Deputy Minister of Legal, Parliamentary and Provincial Affairs
- In office 3 May 2012 – 27 May 2016
- Constituency: تبریز،آذر شهر و اسکو

Personal details
- Born: 1975 (age 49–50) Azarshahr, Iran

= Hadi Gharaseyyed Romiani =

Iranian jurist and politician

Mir Hadi Ghareh Seyed Roomiani (born 1975) is an Iranian jurist and politician.

== Biography ==
As of 2015, he was a member of the "presidium of the parliament's Judiciary and Legal Commission" or of the "presidium of the Parliamentary Judiciary Commission". As of 2017, he was the "Deputy Minister of Parliamentary, Legal and Provincial Affairs of the Cultural Heritage, Tourism and Handicrafts Organization". As of 2020, he was the "Deputy Minister of Parliamentary, Legal and Provincial Affairs of the Ministry of Cooperatives, Labor and Social Welfare". He also, at one point, was a member of the "Parliament's Legal and Judicial Commission".

He was an independent representative of Tabriz, Osko, and Azarshahr in the ninth Islamic Consultative Assembly. He obtained a diploma in mathematics and physics. After obtaining a bachelor's degree in judicial sciences from Tehran University of Judicial Sciences, he obtained a master's degree in international law and a doctorate in private law from Mofid University in Qom. He received Tomer diploma from Ankara University in Turkey. He also passed the basic and advanced studies levels as sat'h. He also studied research courses known as kharij for two years.

Prior to joining the Islamic Consultative Assembly, based on his background, education, and legal and international experiences, he held positions such as Director-General of Legal and Codification Department of Guardian Council, Member of the Arbitration Court of the Football Federation, Head of International Affairs of the Public and Revolutionary Courts of Tehran.

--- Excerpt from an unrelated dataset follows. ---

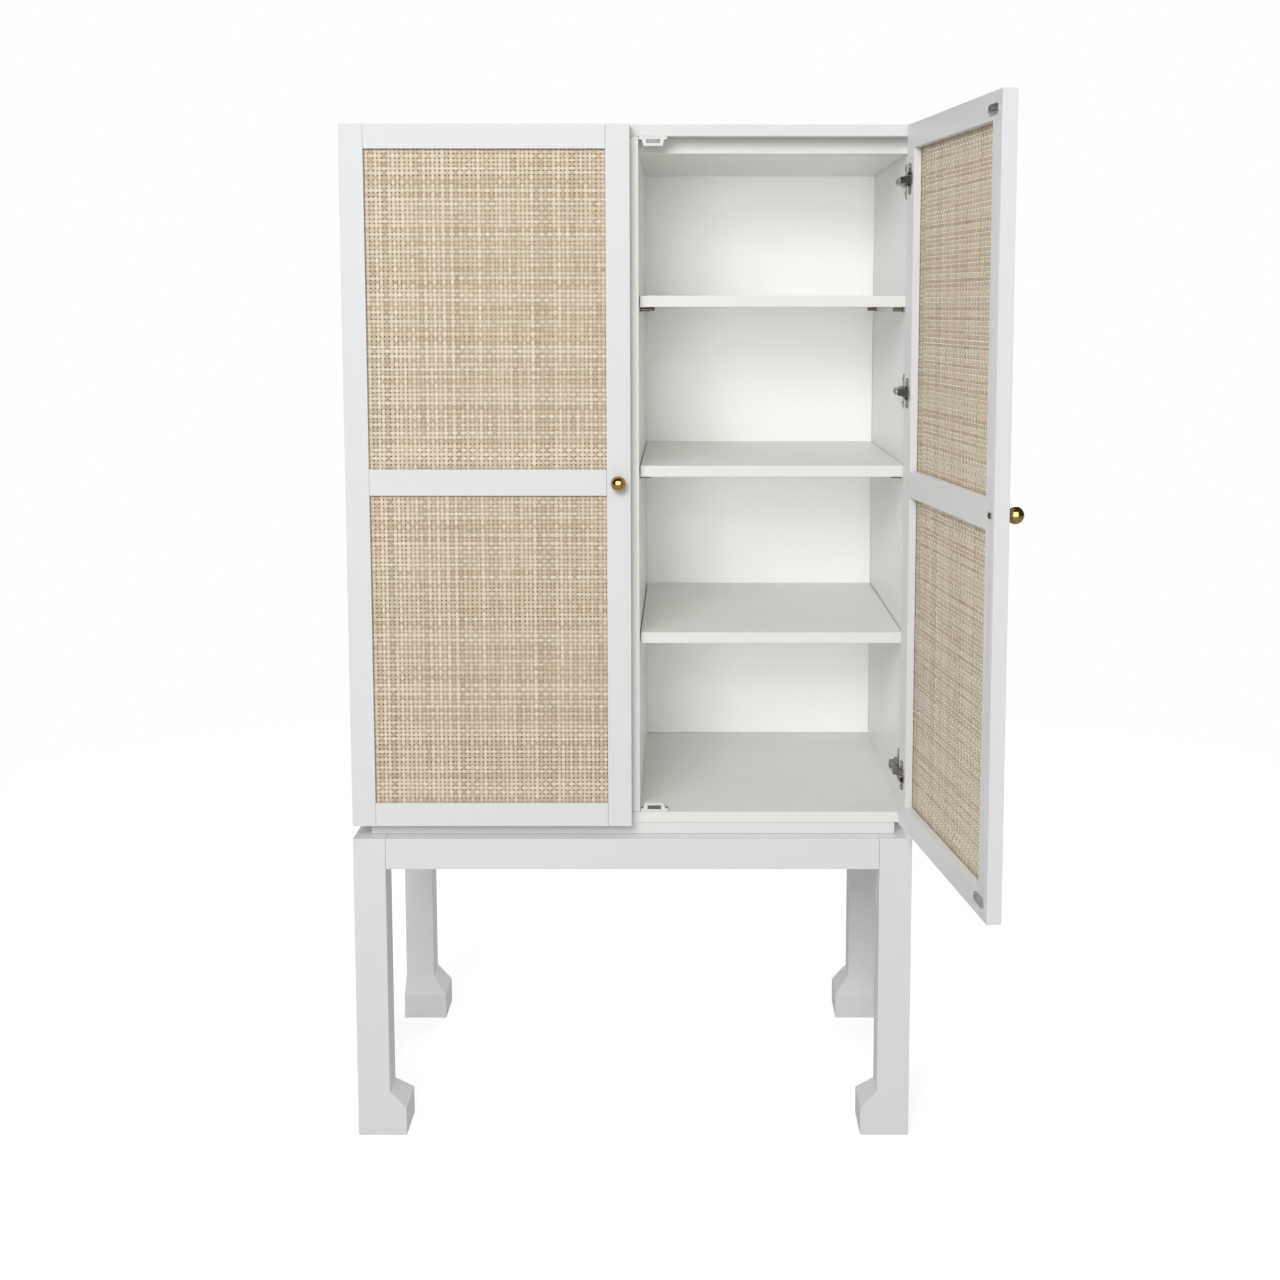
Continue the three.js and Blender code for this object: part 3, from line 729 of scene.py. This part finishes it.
def make_weave(width, height):
    """A panel of plain-woven cane with its lower left corner at the origin, seen from the front."""
    columns = 2 * round(width / CANE_PITCH / 2)
    rows = 2 * round(height / CANE_PITCH / 2)
    uprights = make_strands("uprights", UP, ACROSS, columns, rows, over=True)
    crossers = make_strands("crossers", ACROSS, UP, rows, columns, over=False)
    map_strands(uprights, number_axis=0, along_axis=2, first=0)
    map_strands(crossers, number_axis=2, along_axis=0, first=FIRST_CROSSER)
    let_wander(uprights, ACROSS, UP)
    let_wander(crossers, UP, ACROSS)
    trim(uprights, (0, 0, -CANE_TUCK), -UP)
    trim(uprights, (0, 0, rows * CANE_PITCH + CANE_TUCK), UP)
    trim(crossers, (-CANE_TUCK, 0, 0), -ACROSS)
    trim(crossers, (columns * CANE_PITCH + CANE_TUCK, 0, 0), ACROSS)
    weave = join([uprights, crossers], "cane_weave")
    fit = Matrix.Diagonal((width / (columns * CANE_PITCH), 1, height / (rows * CANE_PITCH), 1))
    weave.data.transform(fit)
    edit(weave)
    bpy.ops.mesh.select_all(action="SELECT")
    bpy.ops.mesh.normals_make_consistent(inside=False)
    stop_editing()
    smooth(weave, STRAND_SMOOTH_ANGLE)
    return weave


def add_cane():
    """The four woven panels, each in place of its plain one in the frame."""
    rail_bottom, rail_top = (corner.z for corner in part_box("left_door_middle_rail"))
    openings = {
        "lower": (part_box("left_door_bottom_rail")[1].z, rail_bottom),
        "upper": (rail_top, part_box("left_door_top_rail")[0].z),
    }
    width = OPENING_FAR_X - OPENING_NEAR_X
    height = openings["lower"][1] - openings["lower"][0]
    weave = make_weave(width, height)
    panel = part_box("lower_left_cane_panel")
    depth = (panel[0].y + panel[1].y) / 2
    centred = Matrix.Translation((-width / 2, 0, 0))
    centre_x = (OPENING_NEAR_X + OPENING_FAR_X) / 2
    for side in SIDES:
        for level, (bottom, top) in openings.items():
            place = on_door(side, (centre_x, depth, bottom)) @ centred
            piece = copy_piece(weave, f"{level}_{side}_cane_weave", place)
            finish_piece(piece, CANE, f"{side}_door")
            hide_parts(f"{level}_{side}_cane_panel")
    remove(weave)


# ---- Screws, shelf pins, hinge fittings and catch fittings ----
def make_screw(name, radius):
    """A domed screw head with a cross recess, facing up from its seat at the origin."""
    screw = add_disc(name, sides=16, radius=radius, height=radius * SCREW_HEIGHT)
    edit(screw)
    select_faces(looking(UP))
    for width, rise in ((SCREW_RIM_WIDTH, SCREW_RIM_RISE), (SCREW_CROWN_WIDTH, SCREW_CROWN_RISE)):
        bpy.ops.mesh.inset(thickness=radius * width)
        bpy.ops.transform.translate(value=(0, 0, radius * rise))
    bpy.ops.mesh.poke()

    def in_cross(face):
        centre = face.calc_center_median()
        on_crown = centre.xy.length < radius * CROSS_REACH and len(face.verts) == 3
        angle = math.degrees(math.atan2(centre.y, centre.x)) % 90
        on_arm = angle < CROSS_HALF_ANGLE or angle > 90 - CROSS_HALF_ANGLE
        return on_crown and on_arm and face.normal.z > FACING

    select_faces(in_cross)
    extrude((0, 0, -radius * CROSS_DEPTH))
    stop_editing()
    smooth(screw)
    return screw


def screw_group(pattern, name, places, material, body):
    """Copies of one screw or nail at several places, kept as one piece of separate solids."""
    copies = [copy_piece(pattern, f"{name}_{count}", place) for count, place in enumerate(places)]
    finish_piece(join(copies, name), material, body)


def make_shelf_pin():
    """A shelf pin pointing up from its wall at the origin: a collar, then a round-ended pin."""
    pin = add_disc("shelf_pin", sides=20, radius=PIN_COLLAR_RADIUS, height=PIN_COLLAR_HEIGHT)
    edit(pin)
    select_faces(looking(UP))
    bpy.ops.mesh.bevel(offset=PIN_COLLAR_EDGE, segments=2, affect="EDGES")
    select_faces(looking(UP))
    bpy.ops.mesh.inset(thickness=PIN_COLLAR_RADIUS - PIN_RADIUS - PIN_COLLAR_EDGE)
    extrude((0, 0, PIN_LENGTH - PIN_END))
    for step, size, from_tip in PIN_END_STEPS:
        extrude((0, 0, step), size, (0, 0, PIN_LENGTH - from_tip))
    stop_editing()
    smooth(pin)
    return pin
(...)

Mir Hadi Ghareh Seyed Roomiani was elected to the Islamic Consultative Assembly in 2011 as an independent representative in the second round with the support of the people of Tabriz. He entered the ninth term of the Islamic Consultative Assembly with 40.09% of the votes out of 125,471 votes. Meanwhile, he was Secretary of the Iran-Turkey Parliamentary Friendship Group.

=== Cultural Heritage, Tourism and Handicrafts Organization ===
He was assigned as the Deputy of Parliamentary, Legal and Provincial Affairs on December 7, 2016, by a decree of H.E. Dr. Zahra Ahmadipour, Vice President and Head of the Cultural Heritage, Tourism and Handicrafts Organization. He served as the Parliamentary Deputy of the Cultural Heritage Organization to include the name of tourism in the Sixth Development Plan of the country and the official announcement that the comprehensive tourism system of the country should be developed with the help of the private sector. on July 22, 2017, following the dismissal of Morteza Rahmani Movahed, he was appointed as Acting Head of Tourism Division.

=== Ministry of Justice ===
On November 26, 2017, Alireza Avaee (Minister of Justice of the Twelfth Government) appointed Mir Hadi Ghareh Seyed Roomiani as Deputy Minister of Legal and Parliamentary Affairs of the Ministry of Justice. On December 13, 2017, H.E. Seyyed Alireza Avaee appointed him as the Deputy Minister of Intellectual Property of the Ministry. On June 20, 2018, he was appointed by the Minister of Justice while retaining his position as Secretary of the United Nations Convention Against Corruption.

=== Ministry of Cooperatives, Labor and Social Welfare ===
On November 29, 2018, in a decree issued by Mohammad Shariatmadari (Minister of Cooperatives, Labor and Social Welfare of the Twelfth Government) appointed Mir Hadi Ghareh Seyed Roomiani as Deputy Minister of Legal, Parliamentary and Provincial Affairs of the Ministry and asked all the managers of the line and staff to accompany and fully coordinate with him.

=== Book ===
Mir Hadi Ghareh Seyed Roomiani compiled a book entitled: A Comparative Study on Compensation for Accidental Death in the Islamic Law and the United States of America Legal Systems which was published by Majd publication on October 11, 2020.